Direction:
Print the lines of the data, starting with the first, up to and including the line where "GAP = 0.3 * MM" appears.

- - - - - - -

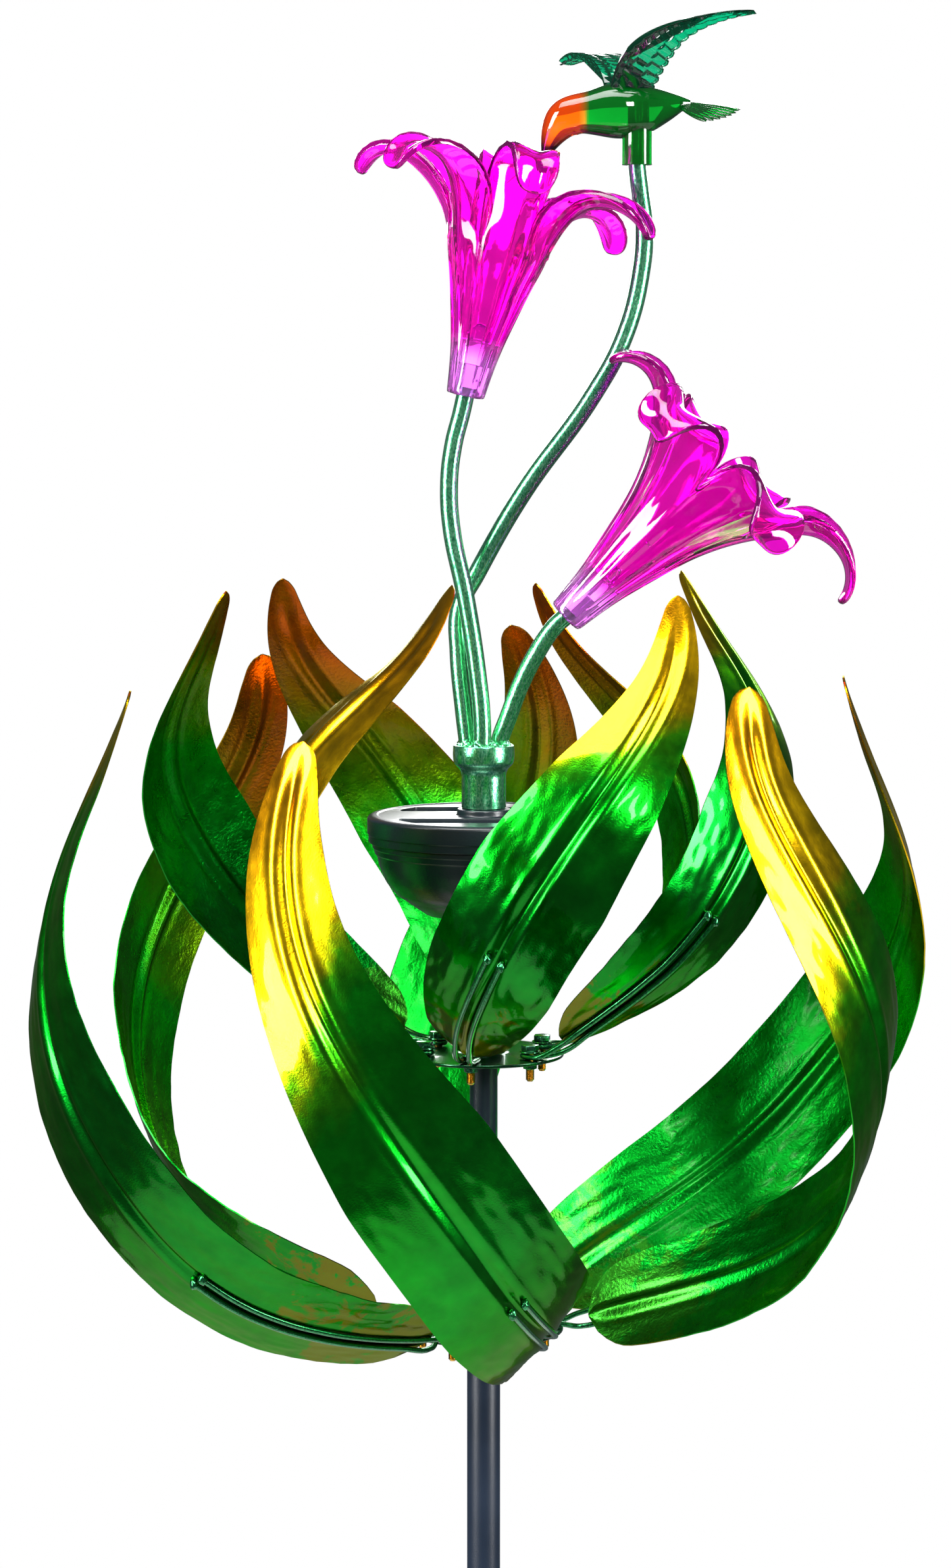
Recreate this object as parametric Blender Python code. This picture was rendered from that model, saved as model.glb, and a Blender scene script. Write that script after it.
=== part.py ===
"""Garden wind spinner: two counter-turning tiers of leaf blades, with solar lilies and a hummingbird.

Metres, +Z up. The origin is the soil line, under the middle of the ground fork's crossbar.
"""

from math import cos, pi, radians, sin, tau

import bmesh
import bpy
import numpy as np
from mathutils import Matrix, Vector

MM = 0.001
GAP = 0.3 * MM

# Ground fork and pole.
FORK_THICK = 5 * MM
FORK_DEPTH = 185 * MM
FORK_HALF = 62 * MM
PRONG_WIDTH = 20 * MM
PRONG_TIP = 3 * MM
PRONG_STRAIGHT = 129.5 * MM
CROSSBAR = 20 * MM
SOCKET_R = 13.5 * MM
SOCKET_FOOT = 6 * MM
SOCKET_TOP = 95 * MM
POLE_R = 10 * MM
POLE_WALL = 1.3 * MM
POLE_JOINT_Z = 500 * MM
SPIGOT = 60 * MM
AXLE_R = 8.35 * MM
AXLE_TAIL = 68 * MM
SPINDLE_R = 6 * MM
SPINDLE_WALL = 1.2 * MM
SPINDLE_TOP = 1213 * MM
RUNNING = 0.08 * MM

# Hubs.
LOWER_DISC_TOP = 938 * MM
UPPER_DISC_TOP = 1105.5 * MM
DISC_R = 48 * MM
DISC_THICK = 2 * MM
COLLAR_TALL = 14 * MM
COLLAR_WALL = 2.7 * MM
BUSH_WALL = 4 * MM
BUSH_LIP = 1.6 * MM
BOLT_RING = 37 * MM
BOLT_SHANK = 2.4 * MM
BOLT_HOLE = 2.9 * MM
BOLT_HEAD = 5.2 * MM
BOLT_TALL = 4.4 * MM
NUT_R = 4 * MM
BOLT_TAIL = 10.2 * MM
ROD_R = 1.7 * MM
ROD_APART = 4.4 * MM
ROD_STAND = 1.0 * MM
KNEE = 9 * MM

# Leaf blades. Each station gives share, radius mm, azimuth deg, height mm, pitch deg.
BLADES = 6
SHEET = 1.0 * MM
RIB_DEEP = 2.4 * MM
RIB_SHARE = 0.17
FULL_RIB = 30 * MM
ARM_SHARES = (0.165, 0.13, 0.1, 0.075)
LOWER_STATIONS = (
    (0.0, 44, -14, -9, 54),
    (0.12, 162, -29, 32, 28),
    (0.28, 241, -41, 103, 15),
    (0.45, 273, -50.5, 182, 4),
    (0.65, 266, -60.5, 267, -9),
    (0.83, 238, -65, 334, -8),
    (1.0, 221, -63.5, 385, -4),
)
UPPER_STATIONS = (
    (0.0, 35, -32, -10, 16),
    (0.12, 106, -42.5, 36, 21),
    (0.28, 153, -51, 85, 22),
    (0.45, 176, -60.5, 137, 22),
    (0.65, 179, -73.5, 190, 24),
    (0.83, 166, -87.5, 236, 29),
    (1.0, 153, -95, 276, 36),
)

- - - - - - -

Result of this exercise:
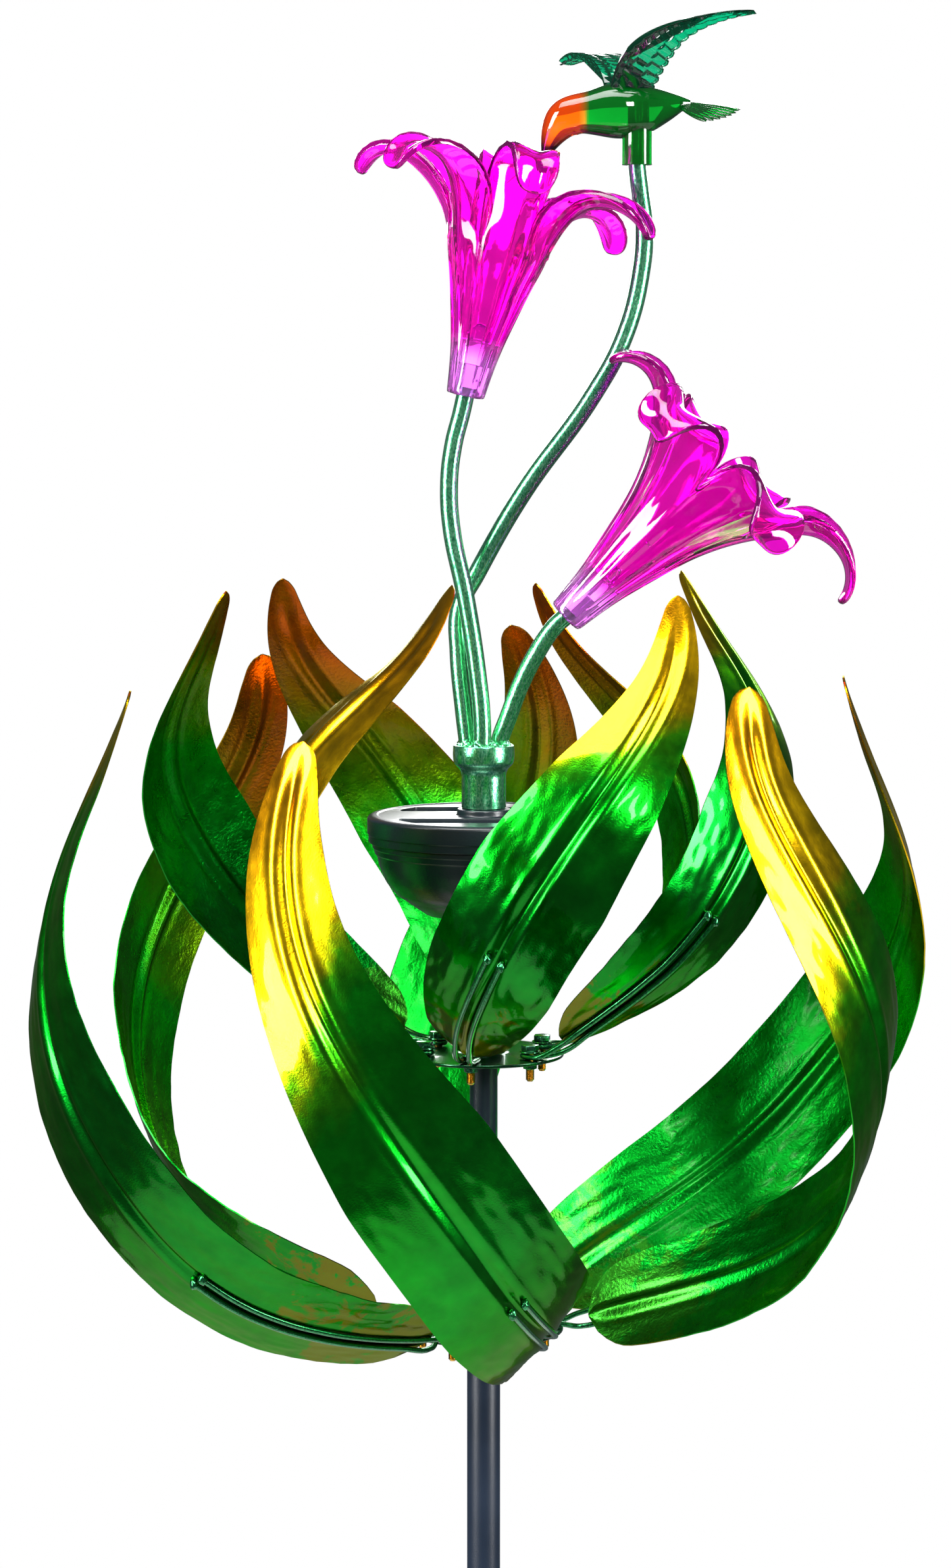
Recreate this object as parametric Blender Python code. This picture was rendered from that model, saved as model.glb, and a Blender scene script. Write that script after it.
=== part.py ===
"""Garden wind spinner: two counter-turning tiers of leaf blades, with solar lilies and a hummingbird.

Metres, +Z up. The origin is the soil line, under the middle of the ground fork's crossbar.
"""

from math import cos, pi, radians, sin, tau

import bmesh
import bpy
import numpy as np
from mathutils import Matrix, Vector

MM = 0.001
GAP = 0.3 * MM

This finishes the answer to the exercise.